Дискутируется до сих пор вопрос, вызвавший в свое время бурю в эмигрантских кругах: собирался или не собирался Бунин возвращаться в советскую Россию после войны, когда его приглашал К. Симонов и другие. Смягчился, может быть, но ехать назад, в объятия к Жданову и Фадееву, не собирался. Он считал, что его там “посадят на кол”. К. Чуковский, кстати говоря, полагал, что Бунина бы арестовали, несмотря на возраст. Иначе считала близкая Буниным Тэффи. Вера Николаевна записала в начале 1948 года, имея в виду скандальное письмо М. С. Цетлиной, обвинявшее Бунина в заигрывании с Советами.

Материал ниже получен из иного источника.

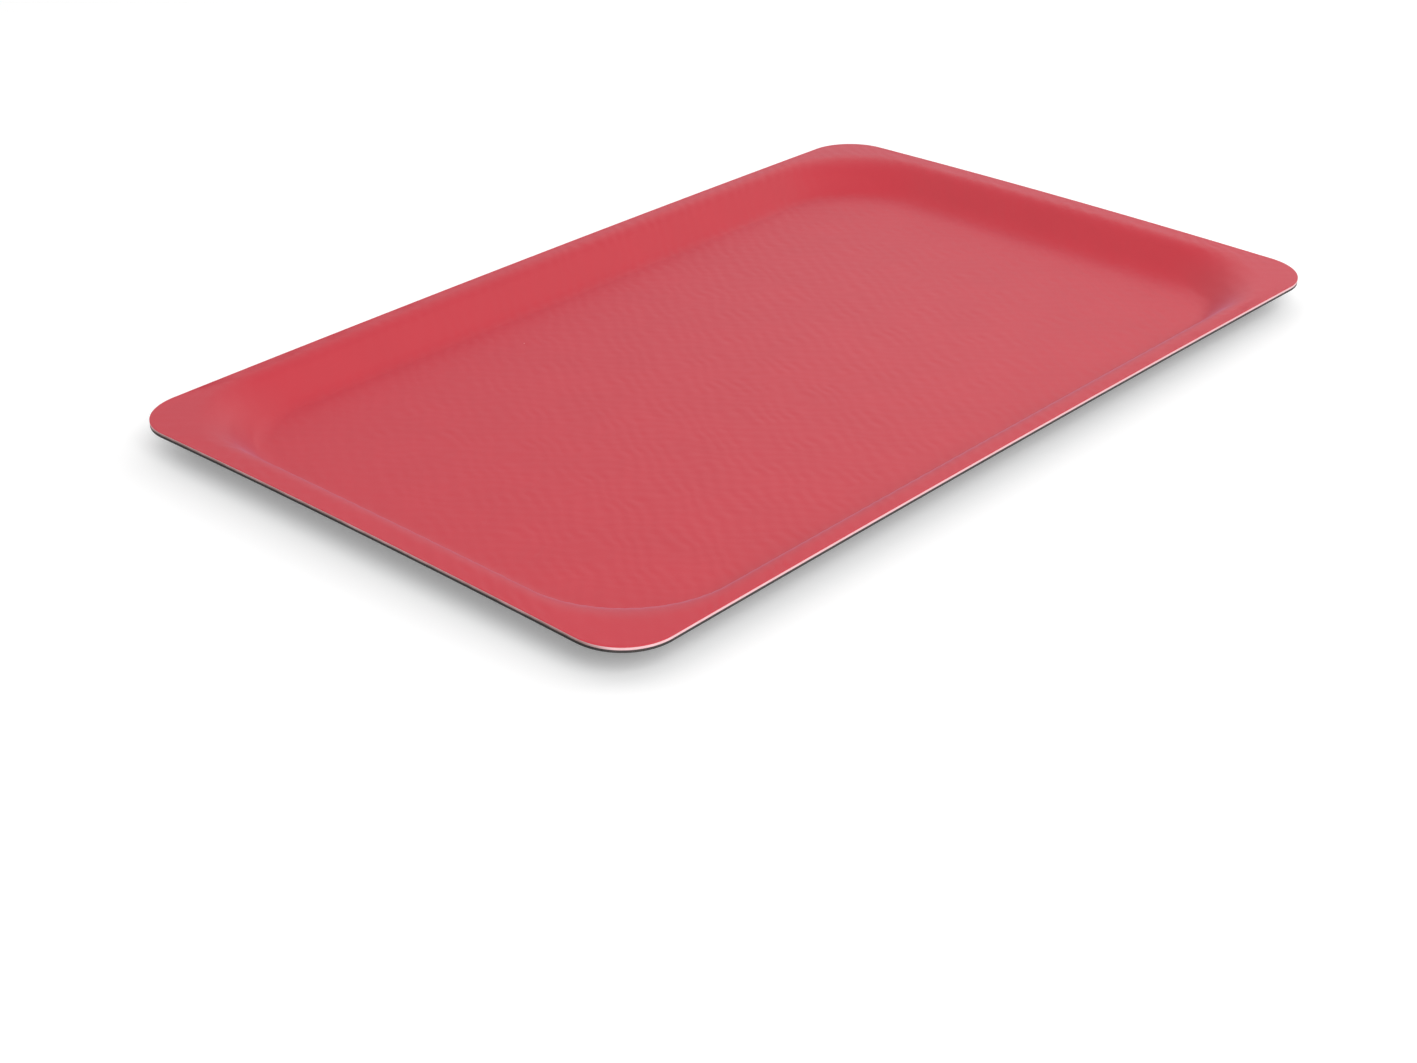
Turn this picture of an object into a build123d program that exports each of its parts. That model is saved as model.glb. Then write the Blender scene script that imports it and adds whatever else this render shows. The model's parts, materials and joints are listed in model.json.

“Письмо от Тэффи. От нее не скрыли письма М. С., которое ее очень взволновало. „Понимает ли она, что Вы потеряли, отказавшись ехать? Что швырнули в рожу советчикам? Миллионы, славу, все блага жизни. И площадь была бы названа Вашим именем, и статуя. Станция метро, отделанная малахитом, и дача в Крыму, и автомобиль, и слуги. Подумать только! Писатель академик, Нобелевская премия — бум на весь мир… И все швырнули в рожу. Не знаю другого, способного на такой жест, не вижу (разве я сама, да мне что-то не предлагают, т. е. не столько пышности и богатства)””.